I really like Parsons breaking pitch. He gets in trouble because he often slows down his mechanics and his arm to throw it, but it's a big breaking pitch. It pairs very well with his fastball when he's locating his fastball in the upper-half of the strike zone. His fastball, by the way, can reach the mid-90's and stay that way for a great deal of his start. I will say that I feel like he's over-throwing it since getting the promotion to AA. Maybe he's trying too hard to blow it by hitters. Maybe that's causing some of the command and success issues that he's had. I'll dig more into that over his coming starts.

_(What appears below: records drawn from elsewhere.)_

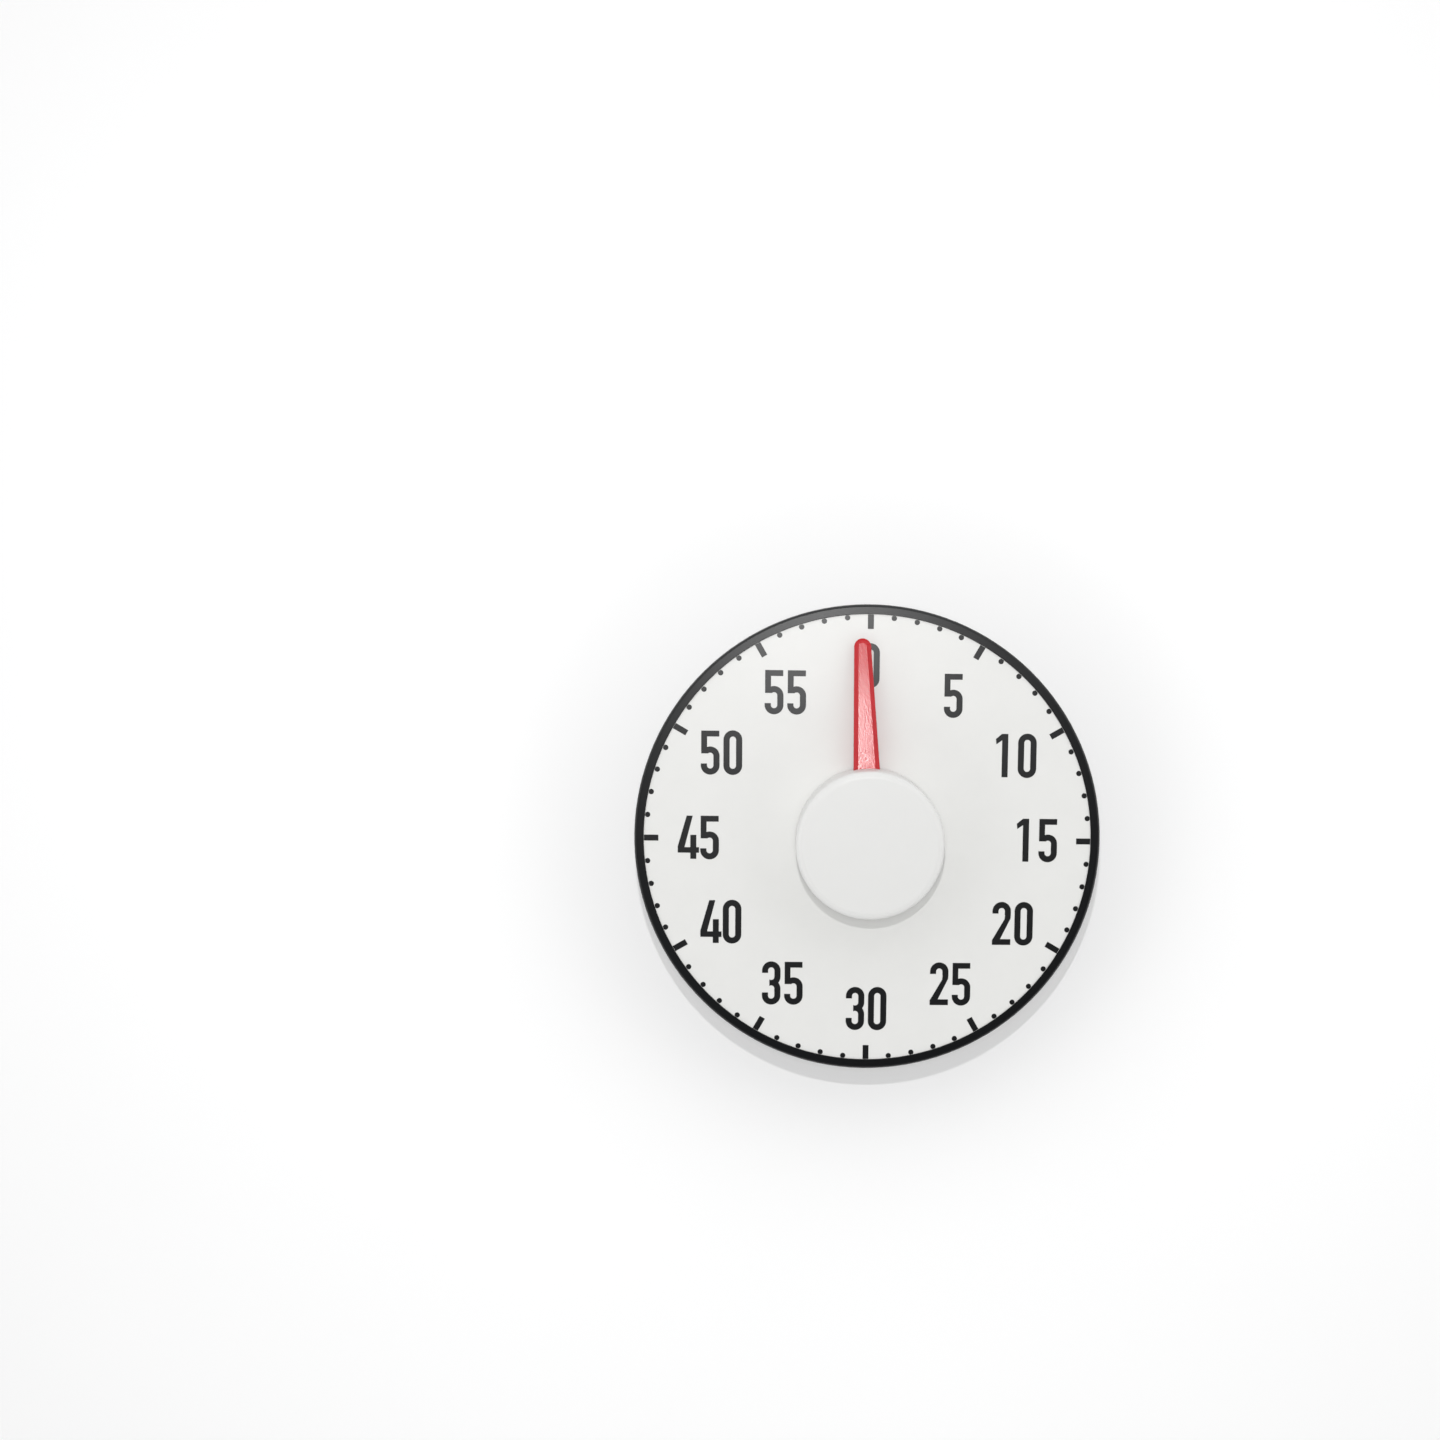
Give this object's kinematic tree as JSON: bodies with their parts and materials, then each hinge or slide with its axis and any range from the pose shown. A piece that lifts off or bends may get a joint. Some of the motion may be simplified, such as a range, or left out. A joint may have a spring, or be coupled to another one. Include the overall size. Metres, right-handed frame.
{
  "type": "mechanical kitchen timer",
  "caption": "Round wind-up one-hour kitchen timer with a white printed dial, plain knob, red pointer, black case, geared clockwork and a bell inside.",
  "frame": {"origin": "centre of the flat back, which is the lowest face when the timer lies on its back", "axes": "+Z out of the dial, +Y towards the dial's zero mark, +X towards the 15-minute mark"},
  "size_m": [0.0806, 0.0806, 0.0356],
  "materials": {
    "case_black": "fine satin moulded ABS",
    "cover_black": "fine matt moulded ABS",
    "dial_white": "smooth satin ABS",
    "knob_white": "smooth semi-gloss ABS",
    "pointer_red": "semi-gloss red ABS with a finely textured top",
    "print_black": "pad-printed ink",
    "plate_steel": "zinc-plated sheet",
    "arbor_steel": "turned steel",
    "wheel_brass": "stamped brass sheet",
    "spring_steel": "blued spring steel",
    "bell_steel": "nickel-plated pressed steel",
    "screw_zinc": "zinc-plated",
    "magnet_nickel": "nickel-plated magnet"
  },
  "bodies": {
    "case": {"case_ring": "case_black", "back_cover": "cover_black", "back_screws": "screw_zinc", "magnets": "magnet_nickel", "dial": "dial_white", "dial_marks": "print_black", "front_plate": "plate_steel", "rear_plate": "plate_steel", "pillars": "arbor_steel", "pillar_screws": "screw_zinc", "dial_screws": "screw_zinc", "spring_post": "arbor_steel", "mainspring": "spring_steel", "pivot_screws": "wheel_brass", "hairspring_stud": "wheel_brass", "lever_stud": "arbor_steel", "lever_spring": "spring_steel", "bell": "bell_steel", "bell_post": "arbor_steel", "bell_screw": "screw_zinc"},
    "setting_knob": {"knob": "knob_white", "pointer": "pointer_red", "knob_clip": "spring_steel", "main_arbor": "arbor_steel", "ratchet_wheel": "plate_steel", "wheel_collar": "wheel_brass", "alarm_cam": "plate_steel", "stop_pin": "arbor_steel"},
    "great_wheel_set": {"great_wheel": "wheel_brass", "click_stud": "arbor_steel", "click_spring": "spring_steel"},
    "click_pawl": {"click": "plate_steel"},
    "second_set": {"second_pinion": "arbor_steel", "second_wheel": "wheel_brass", "strike_wheel": "plate_steel"},
    "third_set": {"third_pinion": "arbor_steel", "third_wheel": "wheel_brass"},
    "escape_set": {"escape_pinion": "arbor_steel", "escape_wheel": "wheel_brass"},
    "pallet_set": {"pallet_staff": "arbor_steel", "pallet_lever": "plate_steel", "pallet_pins": "arbor_steel"},
    "balance_set": {"balance_staff": "arbor_steel", "balance_wheel": "wheel_brass", "roller": "arbor_steel", "hairspring_collet": "wheel_brass", "hairspring": "spring_steel"},
    "alarm_lever_set": {"alarm_lever": "plate_steel"},
    "hammer_set": {"hammer": "plate_steel", "hammer_arbor": "arbor_steel", "hammer_verge": "plate_steel"}
  },
  "joints": [
    {"name": "knob_turn", "type": "hinge", "parent": "case", "child": "setting_knob", "pos_m": [0, 0, 0.02415], "axis": [0, 0, -1], "range_deg": [0, 352], "deforming": ["mainspring"]},
    {"name": "great_wheel_turn", "type": "hinge", "parent": "case", "child": "great_wheel_set", "pos_m": [0, 0, 0.0177], "axis": [0, 0, -1], "range_deg": [0, 352]},
    {"name": "click_lift", "type": "hinge", "parent": "great_wheel_set", "child": "click_pawl", "pos_m": [0.00553, 0.00659, 0.0186], "axis": [0, 0, 1], "range_deg": [0, 12], "stiffness_Nm_per_rad": 0.00001, "deforming": ["click_spring"]},
    {"name": "second_arbor_turn", "type": "hinge", "parent": "case", "child": "second_set", "pos_m": [-0.01226, 0.01028, 0.0177], "axis": [0, 0, -1], "continuous": true},
    {"name": "third_arbor_turn", "type": "hinge", "parent": "case", "child": "third_set", "pos_m": [-0.018, -0.00014, 0.0162], "axis": [0, 0, -1], "continuous": true},
    {"name": "escape_arbor_turn", "type": "hinge", "parent": "case", "child": "escape_set", "pos_m": [-0.01639, -0.0096, 0.0134], "axis": [0, 0, -1], "continuous": true},
    {"name": "pallet_rock", "type": "hinge", "parent": "case", "child": "pallet_set", "pos_m": [-0.01147, -0.01577, 0.0123], "axis": [0, 0, 1], "range_deg": [-3.5, 3.5]},
    {"name": "balance_swing", "type": "hinge", "parent": "case", "child": "balance_set", "pos_m": [-0.00464, -0.02099, 0.01095], "axis": [0, 0, 1], "range_deg": [-150, 150], "stiffness_Nm_per_rad": 0.0000065, "deforming": ["hairspring"]},
    {"name": "alarm_drop", "type": "hinge", "parent": "case", "child": "alarm_lever_set", "pos_m": [0.01, 0.0098, 0.0208], "axis": [0, 0, 1], "range_deg": [0, 7], "deforming": ["lever_spring"]},
    {"name": "hammer_swing", "type": "hinge", "parent": "case", "child": "hammer_set", "pos_m": [-0.00274, 0.01728, 0.0126], "axis": [0, 0, -1], "range_deg": [0, 4.5]}
  ],
  "couplings": [
    {"joint": "great_wheel_turn", "follows": "knob_turn", "ratio": 1},
    {"joint": "second_arbor_turn", "follows": "knob_turn", "ratio": -9},
    {"joint": "third_arbor_turn", "follows": "knob_turn", "ratio": 67.5},
    {"joint": "escape_arbor_turn", "follows": "knob_turn", "ratio": -472.5},
    {"joint": "hammer_swing", "follows": "alarm_drop", "ratio": 0.64286}
  ]
}
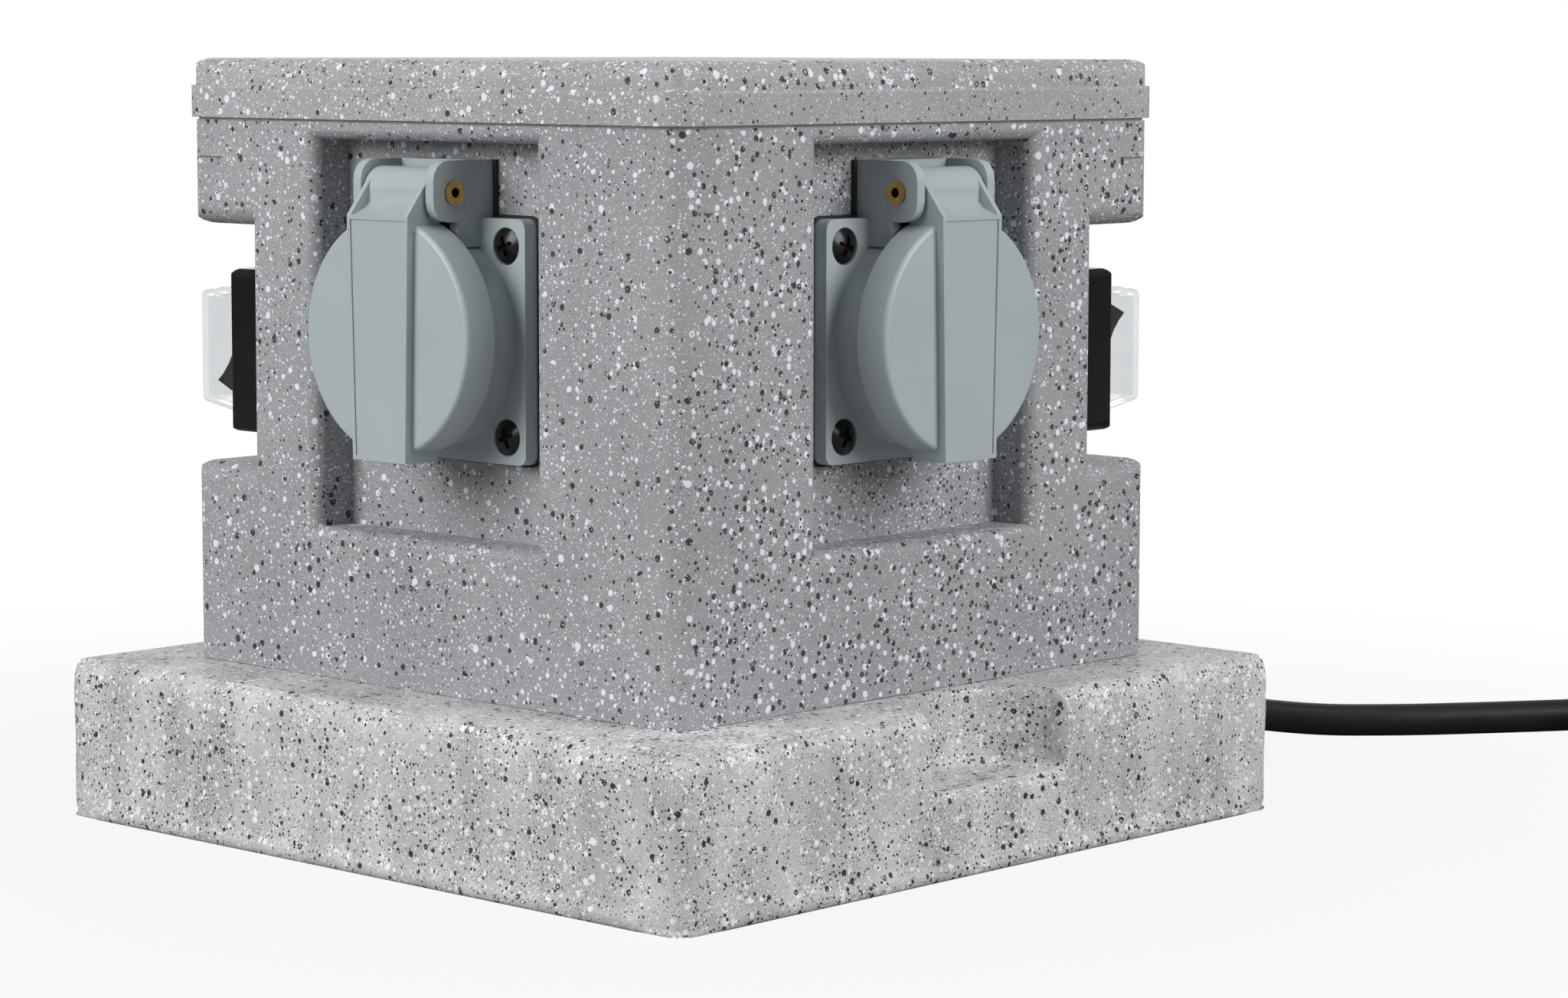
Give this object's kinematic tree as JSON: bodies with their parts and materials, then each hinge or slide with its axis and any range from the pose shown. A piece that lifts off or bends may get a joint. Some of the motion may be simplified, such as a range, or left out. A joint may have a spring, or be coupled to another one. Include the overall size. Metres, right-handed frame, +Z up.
{
  "type": "garden socket post",
  "caption": "Stone-look garden power post on a square fixing base, with lidded sockets on its front faces, hooded rocker switches in its side corners and a coiled rubber lead.",
  "frame": {"origin": "under the middle of the base, on the ground", "axes": "+Z up; -X out of the left socket face, -Y out of the right socket face, +X towards the lead"},
  "size_m": [0.4031, 0.3143, 0.1635],
  "materials": {
    "stone_base": "matt, hewn, light grey with fine black and white specks",
    "stone_body": "fine matt grain, mid grey with black and white specks",
    "socket_grey": "smooth light blue-grey, satin",
    "switch_black": "smooth glossy black",
    "clear_hood": "clear, soft, slightly hazy",
    "black_screw": "smooth black",
    "seal_rubber": "matt black",
    "cord_rubber": "matt black, slightly dusty",
    "brass": "bright",
    "steel": "zinc bright",
    "white_plastic": "plain",
    "wire_brown": "plain",
    "wire_blue": "plain",
    "wire_green": "green and yellow"
  },
  "bodies": {
    "post": {"base": "stone_base", "base_plate": "stone_body", "base_plate_screws": "steel", "column": "stone_body", "tie_screws": "steel", "top_cover": "stone_body", "top_seal": "seal_rubber", "left_gasket": "seal_rubber", "left_socket": "socket_grey", "left_insert": "socket_grey", "left_contacts": "brass", "left_earth_clip": "brass", "left_socket_screws": "black_screw", "left_hinge_pin": "brass", "left_lid_spring": "steel", "right_gasket": "seal_rubber", "right_socket": "socket_grey", "right_insert": "socket_grey", "right_contacts": "brass", "right_earth_clip": "brass", "right_socket_screws": "black_screw", "right_hinge_pin": "brass", "right_lid_spring": "steel", "left_switch": "switch_black", "left_hood": "clear_hood", "left_switch_tabs": "brass", "right_switch": "switch_black", "right_hood": "clear_hood", "right_switch_tabs": "brass", "terminal_block": "white_plastic", "terminal_screws": "steel", "live_wires": "wire_brown", "neutral_wires": "wire_blue", "earth_wires": "wire_green", "cord_clamp": "switch_black", "cord_clamp_screws": "steel", "cord_inner": "cord_rubber", "cord_relief": "cord_rubber", "cord_run": "cord_rubber", "cord_coil": "cord_rubber", "plug_body": "cord_rubber", "plug_pins": "brass", "plug_earth": "brass"},
    "left_lid": {"left_lid": "socket_grey", "left_lid_seal": "seal_rubber"},
    "right_lid": {"right_lid": "socket_grey", "right_lid_seal": "seal_rubber"},
    "left_rocker": {"left_rocker": "switch_black"},
    "right_rocker": {"right_rocker": "switch_black"}
  },
  "joints": [
    {"name": "left_lid_hinge", "type": "hinge", "parent": "post", "child": "left_lid", "pos_m": [-0.07475, 0, 0.137], "axis": [0, 1, 0], "range_deg": [0, 110], "stiffness_Nm_per_rad": 0.01, "springref_deg": -57.3},
    {"name": "right_lid_hinge", "type": "hinge", "parent": "post", "child": "right_lid", "pos_m": [0, -0.07475, 0.137], "axis": [-1, 0, 0], "range_deg": [0, 110], "stiffness_Nm_per_rad": 0.01, "springref_deg": -57.3},
    {"name": "left_rocker_pivot", "type": "hinge", "parent": "post", "child": "left_rocker", "pos_m": [-0.05705, 0.06055, 0.1015], "axis": [-1, 0, 0], "range_deg": [0, 30]},
    {"name": "right_rocker_pivot", "type": "hinge", "parent": "post", "child": "right_rocker", "pos_m": [0.06055, -0.05705, 0.1015], "axis": [0, 1, 0], "range_deg": [-30, 0]}
  ]
}
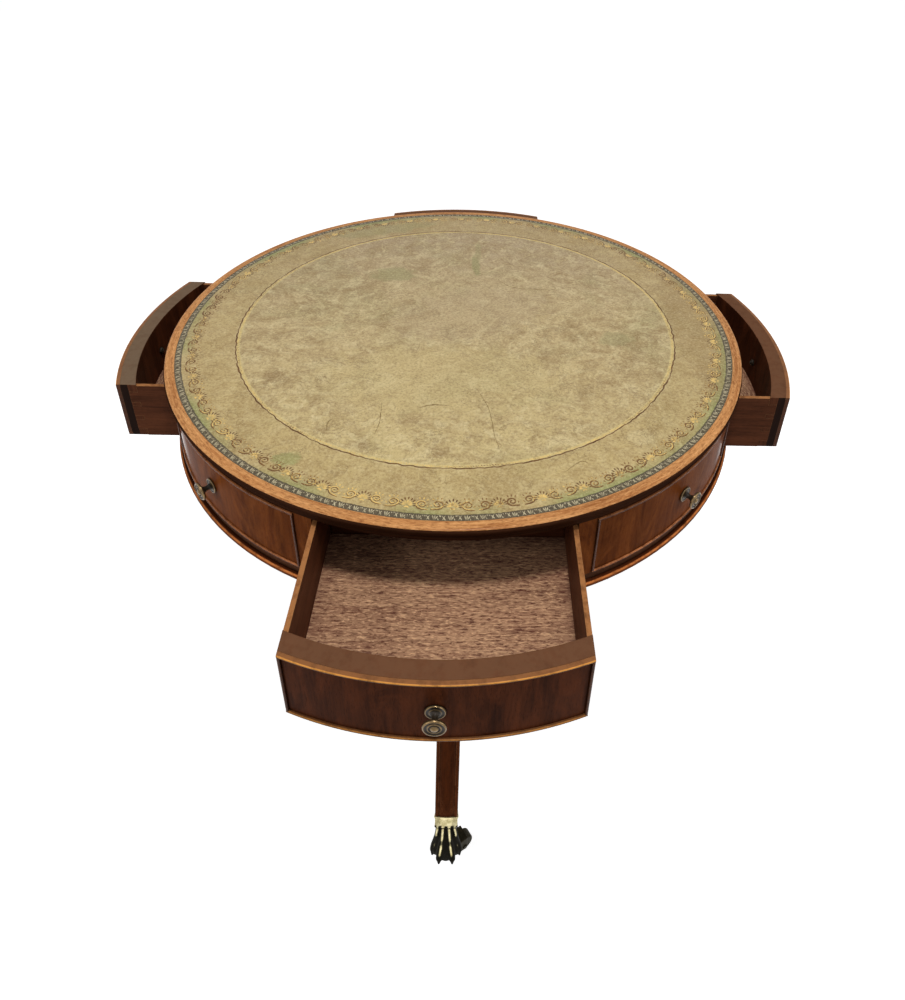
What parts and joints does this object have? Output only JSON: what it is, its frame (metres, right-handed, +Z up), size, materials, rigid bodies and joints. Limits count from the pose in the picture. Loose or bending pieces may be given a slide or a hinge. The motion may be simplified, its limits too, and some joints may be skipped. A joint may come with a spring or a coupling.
{
  "type": "drum table",
  "caption": "Round drum table: leather-inset top over a revolving drum with sliding drawers and sham fronts, on a turned column with splayed legs, brass paw caps and castors.",
  "frame": {"origin": "centre of the tabletop, on the leather's upper face", "axes": "+Z up, -Y the way the front drawer opens and the front leg points, +X to the right seen from there"},
  "size_m": [1.101, 1.19, 0.762],
  "materials": {
    "mahogany": "polished, dark red-brown",
    "crossband": "satin, cross-grained, warm orange-brown",
    "carcase_wood": "stained, matt",
    "drawer_lining": "thin satin",
    "drawer_bottom": "bare, coarse-grained",
    "leather": "mottled olive, worn, with gilt and blind tooled borders",
    "aged_brass": "dark, rubbed on the rims",
    "cast_brass": "bright, dark in the hollows",
    "dark_brass": "blackened",
    "iron": "dull"
  },
  "bodies": {
    "pedestal": {"column": "mahogany", "column_top_plate": "mahogany", "spindle": "iron", "spindle_nut": "iron", "base_plate": "iron", "base_plate_screws": "iron", "leg_front": "mahogany", "leg_right": "mahogany", "leg_left": "mahogany", "paw_cap_front": "cast_brass", "paw_cap_right": "cast_brass", "paw_cap_left": "cast_brass"},
    "castor_front": {"castor_fork_front": "dark_brass", "castor_axle_front": "iron"},
    "wheel_front": {"castor_wheel_front": "dark_brass"},
    "castor_right": {"castor_fork_right": "dark_brass", "castor_axle_right": "iron"},
    "wheel_right": {"castor_wheel_right": "dark_brass"},
    "castor_left": {"castor_fork_left": "dark_brass", "castor_axle_left": "iron"},
    "wheel_left": {"castor_wheel_left": "dark_brass"},
    "drum": {"leather_inset": "leather", "top_board": "carcase_wood", "top_edge_band": "crossband", "drum_top_deck": "mahogany", "drum_bottom_deck": "carcase_wood", "base_moulding": "mahogany", "frieze_panels": "mahogany", "sham_beads": "mahogany", "sham_knobs": "aged_brass", "drawer_partitions": "carcase_wood", "drawer_stops": "carcase_wood", "pivot_block": "carcase_wood", "pivot_block_screws": "iron"},
    "drawer_front": {"drawer_front_face": "mahogany", "drawer_front_bead": "mahogany", "drawer_front_sides": "drawer_lining", "drawer_front_back": "drawer_lining", "drawer_front_bottom": "drawer_bottom", "drawer_front_knob": "aged_brass"},
    "drawer_right": {"drawer_right_face": "mahogany", "drawer_right_bead": "mahogany", "drawer_right_sides": "drawer_lining", "drawer_right_back": "drawer_lining", "drawer_right_bottom": "drawer_bottom", "drawer_right_knob": "aged_brass"},
    "drawer_back": {"drawer_back_face": "mahogany", "drawer_back_bead": "mahogany", "drawer_back_sides": "drawer_lining", "drawer_back_back": "drawer_lining", "drawer_back_bottom": "drawer_bottom", "drawer_back_knob": "aged_brass"},
    "drawer_left": {"drawer_left_face": "mahogany", "drawer_left_bead": "mahogany", "drawer_left_sides": "drawer_lining", "drawer_left_back": "drawer_lining", "drawer_left_bottom": "drawer_bottom", "drawer_left_knob": "aged_brass"}
  },
  "joints": [
    {"name": "drum_turn", "type": "hinge", "parent": "pedestal", "child": "drum", "pos_m": [0, 0, -0.12], "axis": [0, 0, 1], "continuous": true},
    {"name": "drawer_front_slide", "type": "slide", "parent": "drum", "child": "drawer_front", "axis": [0, -1, 0], "range_m": [-0.178, 0.052]},
    {"name": "drawer_right_slide", "type": "slide", "parent": "drum", "child": "drawer_right", "axis": [1, 0, 0], "range_m": [-0.083, 0.147]},
    {"name": "drawer_back_slide", "type": "slide", "parent": "drum", "child": "drawer_back", "axis": [0, 1, 0], "range_m": [-0.074, 0.156]},
    {"name": "drawer_left_slide", "type": "slide", "parent": "drum", "child": "drawer_left", "axis": [-1, 0, 0], "range_m": [-0.08, 0.15]},
    {"name": "castor_front_swivel", "type": "hinge", "parent": "pedestal", "child": "castor_front", "pos_m": [0, -0.455, -0.715], "axis": [0, 0, 1], "continuous": true},
    {"name": "wheel_front_roll", "type": "hinge", "parent": "castor_front", "child": "wheel_front", "pos_m": [0.02346, -0.43795, -0.744], "axis": [-0.5878, 0.809, 0], "continuous": true},
    {"name": "castor_right_swivel", "type": "hinge", "parent": "pedestal", "child": "castor_right", "pos_m": [0.39404, 0.2275, -0.715], "axis": [0, 0, 1], "continuous": true},
    {"name": "wheel_right_roll", "type": "hinge", "parent": "castor_right", "child": "wheel_right", "pos_m": [0.4175, 0.24455, -0.744], "axis": [-0.5878, 0.809, 0], "continuous": true},
    {"name": "castor_left_swivel", "type": "hinge", "parent": "pedestal", "child": "castor_left", "pos_m": [-0.39404, 0.2275, -0.715], "axis": [0, 0, 1], "continuous": true},
    {"name": "wheel_left_roll", "type": "hinge", "parent": "castor_left", "child": "wheel_left", "pos_m": [-0.37058, 0.24455, -0.744], "axis": [-0.5878, 0.809, 0], "continuous": true}
  ]
}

In the past, the best part of Parsons has been his command of three pitches. Again, that command seems to be somewhat fringe-y so far for Springfield. What hasn't been on the fringes is his change-up. It's a plus offering, and you couldn't even debate that fact. Here's two of them to Pirates stud prospect Travis Swaggerty:

While he's been beat around at Springfield so far, he's still fun to watch pitch. Here's a five pitch-mix that gives you an idea of his repertoire:

Parsons is a smart pitcher with a strong understand of the craft. He's the prototypical "coaches favorite player", and I'm asked about him as often as I'm asked about any of the pitchers in the organization that haven't made a major league debut. As an undrafted player from a Division III baseball program, he's the Jason Simontacchi-type pitcher that you just have to root for.

Prospect #33: 1B/OF Leandro Cedeno

Peoria Chiefs

Signed as an International Free Agent in August of 2014

Age 20

Entering the 2019 season, I had Cedeno as the 21st prospect in the organization. This was because of the tape measure-type power that he possesses and has displayed. I thought that he'd struggle to hit for average, and that he'd strikeout a little too much, but there wasn't a world in which I could imagine Cedeno's power evaporating. It was raw and loud and boisterous, and it was in the top-tier of the organization.